JSON records of objects
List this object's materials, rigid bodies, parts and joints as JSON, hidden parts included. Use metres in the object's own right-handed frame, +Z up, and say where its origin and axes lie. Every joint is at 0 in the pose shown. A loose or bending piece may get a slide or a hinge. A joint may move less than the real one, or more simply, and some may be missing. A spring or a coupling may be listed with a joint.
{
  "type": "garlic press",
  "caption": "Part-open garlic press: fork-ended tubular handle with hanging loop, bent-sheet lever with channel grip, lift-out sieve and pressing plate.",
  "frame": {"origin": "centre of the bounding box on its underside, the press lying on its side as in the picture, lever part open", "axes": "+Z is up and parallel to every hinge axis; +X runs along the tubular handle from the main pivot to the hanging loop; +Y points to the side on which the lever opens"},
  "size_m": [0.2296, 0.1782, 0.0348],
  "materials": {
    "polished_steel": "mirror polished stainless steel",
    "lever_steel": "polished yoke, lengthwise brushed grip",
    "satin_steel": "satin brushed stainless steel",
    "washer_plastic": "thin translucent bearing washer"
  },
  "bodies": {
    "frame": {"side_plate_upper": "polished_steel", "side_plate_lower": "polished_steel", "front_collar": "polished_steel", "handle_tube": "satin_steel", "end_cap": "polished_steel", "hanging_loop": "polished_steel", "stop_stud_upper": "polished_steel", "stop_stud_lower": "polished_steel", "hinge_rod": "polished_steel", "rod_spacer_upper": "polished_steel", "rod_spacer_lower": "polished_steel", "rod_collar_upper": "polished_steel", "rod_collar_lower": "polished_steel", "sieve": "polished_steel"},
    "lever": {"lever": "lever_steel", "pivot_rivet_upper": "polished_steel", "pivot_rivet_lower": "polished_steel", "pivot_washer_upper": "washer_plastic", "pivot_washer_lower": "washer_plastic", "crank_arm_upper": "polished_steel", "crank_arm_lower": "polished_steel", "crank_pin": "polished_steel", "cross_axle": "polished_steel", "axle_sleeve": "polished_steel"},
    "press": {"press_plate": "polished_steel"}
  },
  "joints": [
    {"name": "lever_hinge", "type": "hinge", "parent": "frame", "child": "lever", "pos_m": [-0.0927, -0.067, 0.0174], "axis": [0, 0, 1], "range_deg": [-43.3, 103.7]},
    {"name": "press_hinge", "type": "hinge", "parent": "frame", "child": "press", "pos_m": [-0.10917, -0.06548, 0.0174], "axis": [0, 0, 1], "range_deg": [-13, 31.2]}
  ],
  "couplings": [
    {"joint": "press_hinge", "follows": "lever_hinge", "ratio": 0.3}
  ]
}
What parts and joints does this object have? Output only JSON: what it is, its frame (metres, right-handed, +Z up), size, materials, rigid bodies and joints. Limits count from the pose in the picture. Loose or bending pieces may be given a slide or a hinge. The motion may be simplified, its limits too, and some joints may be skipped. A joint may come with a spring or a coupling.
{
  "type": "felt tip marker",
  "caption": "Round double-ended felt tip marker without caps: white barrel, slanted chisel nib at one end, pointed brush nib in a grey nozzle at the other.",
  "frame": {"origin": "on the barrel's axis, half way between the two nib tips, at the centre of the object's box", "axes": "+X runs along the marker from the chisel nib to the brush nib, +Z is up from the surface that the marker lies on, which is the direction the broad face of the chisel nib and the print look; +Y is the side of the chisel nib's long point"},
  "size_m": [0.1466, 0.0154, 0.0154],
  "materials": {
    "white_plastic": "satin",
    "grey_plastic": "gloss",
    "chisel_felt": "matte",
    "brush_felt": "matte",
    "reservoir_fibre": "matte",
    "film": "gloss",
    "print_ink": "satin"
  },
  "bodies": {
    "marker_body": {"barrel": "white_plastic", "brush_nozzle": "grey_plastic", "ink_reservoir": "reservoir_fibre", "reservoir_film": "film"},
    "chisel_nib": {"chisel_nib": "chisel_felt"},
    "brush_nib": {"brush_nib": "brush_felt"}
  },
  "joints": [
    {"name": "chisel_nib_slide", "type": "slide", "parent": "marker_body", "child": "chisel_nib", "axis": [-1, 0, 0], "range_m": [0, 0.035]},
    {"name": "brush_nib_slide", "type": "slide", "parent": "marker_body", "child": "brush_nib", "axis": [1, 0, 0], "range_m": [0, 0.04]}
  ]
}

**Request**
Go through the entries and repeat each one exactly.

**Written reply**
List this object's materials, rigid bodies, parts and joints as JSON, hidden parts included. Use metres in the object's own right-handed frame, +Z up, and say where its origin and axes lie. Every joint is at 0 in the pose shown. A loose or bending piece may get a slide or a hinge. A joint may move less than the real one, or more simply, and some may be missing. A spring or a coupling may be listed with a joint.
{
  "type": "garlic press",
  "caption": "Part-open garlic press: fork-ended tubular handle with hanging loop, bent-sheet lever with channel grip, lift-out sieve and pressing plate.",
  "frame": {"origin": "centre of the bounding box on its underside, the press lying on its side as in the picture, lever part open", "axes": "+Z is up and parallel to every hinge axis; +X runs along the tubular handle from the main pivot to the hanging loop; +Y points to the side on which the lever opens"},
  "size_m": [0.2296, 0.1782, 0.0348],
  "materials": {
    "polished_steel": "mirror polished stainless steel",
    "lever_steel": "polished yoke, lengthwise brushed grip",
    "satin_steel": "satin brushed stainless steel",
    "washer_plastic": "thin translucent bearing washer"
  },
  "bodies": {
    "frame": {"side_plate_upper": "polished_steel", "side_plate_lower": "polished_steel", "front_collar": "polished_steel", "handle_tube": "satin_steel", "end_cap": "polished_steel", "hanging_loop": "polished_steel", "stop_stud_upper": "polished_steel", "stop_stud_lower": "polished_steel", "hinge_rod": "polished_steel", "rod_spacer_upper": "polished_steel", "rod_spacer_lower": "polished_steel", "rod_collar_upper": "polished_steel", "rod_collar_lower": "polished_steel", "sieve": "polished_steel"},
    "lever": {"lever": "lever_steel", "pivot_rivet_upper": "polished_steel", "pivot_rivet_lower": "polished_steel", "pivot_washer_upper": "washer_plastic", "pivot_washer_lower": "washer_plastic", "crank_arm_upper": "polished_steel", "crank_arm_lower": "polished_steel", "crank_pin": "polished_steel", "cross_axle": "polished_steel", "axle_sleeve": "polished_steel"},
    "press": {"press_plate": "polished_steel"}
  },
  "joints": [
    {"name": "lever_hinge", "type": "hinge", "parent": "frame", "child": "lever", "pos_m": [-0.0927, -0.067, 0.0174], "axis": [0, 0, 1], "range_deg": [-43.3, 103.7]},
    {"name": "press_hinge", "type": "hinge", "parent": "frame", "child": "press", "pos_m": [-0.10917, -0.06548, 0.0174], "axis": [0, 0, 1], "range_deg": [-13, 31.2]}
  ],
  "couplings": [
    {"joint": "press_hinge", "follows": "lever_hinge", "ratio": 0.3}
  ]
}
What parts and joints does this object have? Output only JSON: what it is, its frame (metres, right-handed, +Z up), size, materials, rigid bodies and joints. Limits count from the pose in the picture. Loose or bending pieces may be given a slide or a hinge. The motion may be simplified, its limits too, and some joints may be skipped. A joint may come with a spring or a coupling.
{
  "type": "felt tip marker",
  "caption": "Round double-ended felt tip marker without caps: white barrel, slanted chisel nib at one end, pointed brush nib in a grey nozzle at the other.",
  "frame": {"origin": "on the barrel's axis, half way between the two nib tips, at the centre of the object's box", "axes": "+X runs along the marker from the chisel nib to the brush nib, +Z is up from the surface that the marker lies on, which is the direction the broad face of the chisel nib and the print look; +Y is the side of the chisel nib's long point"},
  "size_m": [0.1466, 0.0154, 0.0154],
  "materials": {
    "white_plastic": "satin",
    "grey_plastic": "gloss",
    "chisel_felt": "matte",
    "brush_felt": "matte",
    "reservoir_fibre": "matte",
    "film": "gloss",
    "print_ink": "satin"
  },
  "bodies": {
    "marker_body": {"barrel": "white_plastic", "brush_nozzle": "grey_plastic", "ink_reservoir": "reservoir_fibre", "reservoir_film": "film"},
    "chisel_nib": {"chisel_nib": "chisel_felt"},
    "brush_nib": {"brush_nib": "brush_felt"}
  },
  "joints": [
    {"name": "chisel_nib_slide", "type": "slide", "parent": "marker_body", "child": "chisel_nib", "axis": [-1, 0, 0], "range_m": [0, 0.035]},
    {"name": "brush_nib_slide", "type": "slide", "parent": "marker_body", "child": "brush_nib", "axis": [1, 0, 0], "range_m": [0, 0.04]}
  ]
}